De l’avis des historiens, le groupe historique des 22, qui a planifié le déclenchement de la guerre de Libération, demeure l’un des grands protagonistes dont les noms restent gravés dans la mémoire nationale. Il avait pu relever le défi de passer à la lutte armée sur fond de dangers et de difficultés comme les divisions et divergences entre les courants politiques nationaux dont le conflit au sein du MTLD. La création d’une nouvelle organisation baptisée CRUA n’avait guère permis d’avancer. Selon un témoignage d’un des membres du groupe des 22, « Mustapha Benboulaïd s’était déplacé en France pour convaincre Messali El Hadj d’adhérer à l’initiative ou de la soutenir, mais ce dernier avait rejeté l’idée en bloc ».
Il ajoute que plusieurs personnalités considéraient alors que « le pari était risqué ». Le groupe a défini les points urgents qui devaient être tranchés, en premier lieu la date de la proclamation de la lutte armée qui « ne devait pas dépasser six mois dans le souci de préserver l’élément de surprise ». On considérait qu’au vu de la situation politique de l’époque, l’administration se trouvait rassurée, à savoir que « les divisions qui régnaient ne pouvaient donner lieu à une quelconque insurrection ». La déclaration du 1er novembre fut rédigée et envoyée au plus grand nombre possible de régions du pays. Cinq membres seulement ont été chargés des préparatifs du déclenchement de la révolution ; les 22 étaient astreints à la clandestinité et ne pouvaient se rencontrer pendant au moins deux mois, chaque membre devant activer de son côté.

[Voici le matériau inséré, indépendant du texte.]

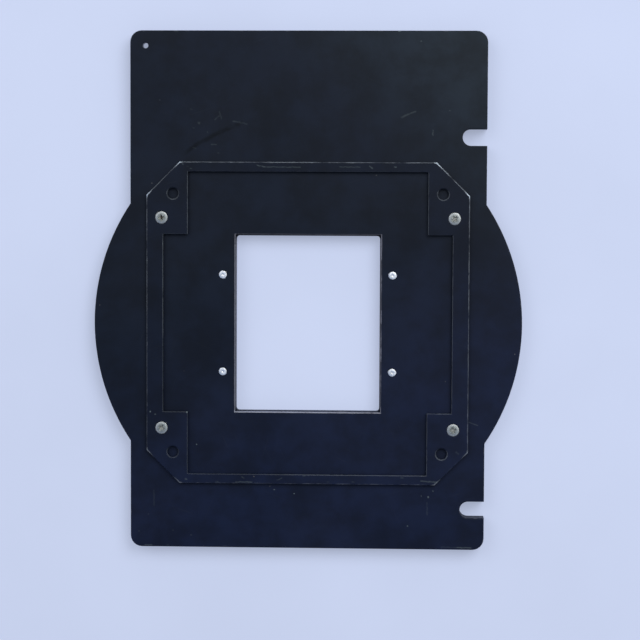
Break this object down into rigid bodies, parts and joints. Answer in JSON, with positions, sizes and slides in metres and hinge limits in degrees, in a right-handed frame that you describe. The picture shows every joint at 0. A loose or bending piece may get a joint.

Le déclenchement de la lutte armée fut un succès, par l’effet de surprise et le nombre d’actions engagées à travers tout le territoire national, ce qui a fini par renforcer la mobilisation populaire autour de l’impératif de l’indépendance. Des partis hésitants au départ ont eux aussi suivi la voie de la raison, ajoutent encore les témoignages de militants de l’époque.